Directed by Kiyotaka Taguchi


Gehara is 20 minutes of pure old fashioned Japanese giant monster movie bliss.

amazing what director Kiyotaka Taguchi, writer Jun Miura, and special effects supervisor Shinji Higuchi (no stranger to this genre, having done effects for all three 90’s Gamera movies and Godzilla, Mothra and King Ghidorah: Giant Monsters All-Out Attack) managed to accomplish in a 20-minute short film, capturing what it is that so many of us love about these giant rubbersuit, model city, Japanese monster movies of old in such a short amount of time in ways that even many of the more recent Godzilla movies failed to do so. Amazing that the trio also do a wonderful job lovingly spoofing the very genre they so clearly love with more success than Minorus Kawasaki did with Monster X Strikes Back: Attack the G8 Summit and, again, did so with only a 20-minute running time.

A fishing boat is attacked by an enormous behemoth emerging from the deep ocean. As their boat is destroyed, they only manage to muster one last scream:

“Haaaaaiiiiiirrrr!”

Mainland Japan will soon experience this hirsute horror when the giant long-haired monster Gehara (if Eiji Tsuburayu designed a Mystic from The Dark Crystal) rises from the depths to do what all giant monsters when in the land of the rising sun.

To say any more would be to give away too much, and you’d be surprised how much Taguchi manages to pack into those 20 minutes. Okay, I’ll give you a little indication of what else to expect.

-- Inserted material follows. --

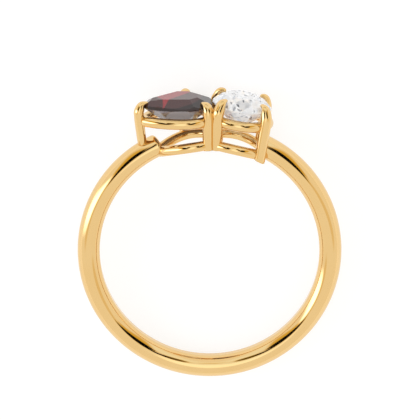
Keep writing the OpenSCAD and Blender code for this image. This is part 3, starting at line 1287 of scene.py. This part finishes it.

A deadpan scientist never fails to deliver a deadly serious and hilariously ham-fisted non sequitur attempting to moralize the story. For example, government officials celebrate believing the military may have defeated Gehara, and this guy stands next to them stiff as a board, his expression blank as could be, and joylessly pontificates that perhaps man is the true monster.

A top-secret military super-weapon looks suspiciously like a giant fan.

A twist ending that builds to a cliffhanger that leads to a trailer for a Gehara sequel.

Gehara hits all the right notes from Shinto high priests foreboding doom to Akira Ifukube musical cues. The more familiar you are with the classic films of this genre, the more nuances you’ll pick up on. Only thing missing is a second monster for Gehara to battle.

Some online have said they hope Gehara gets made into a full length feature in the future. I don’t know if it would be as successful with an extra hour tacked on. Part of what makes this work is that it is a short film and doesn’t suffer from any of the plot-character pitfalls that hinder Japanese monster movies when the monsters aren’t on the screen.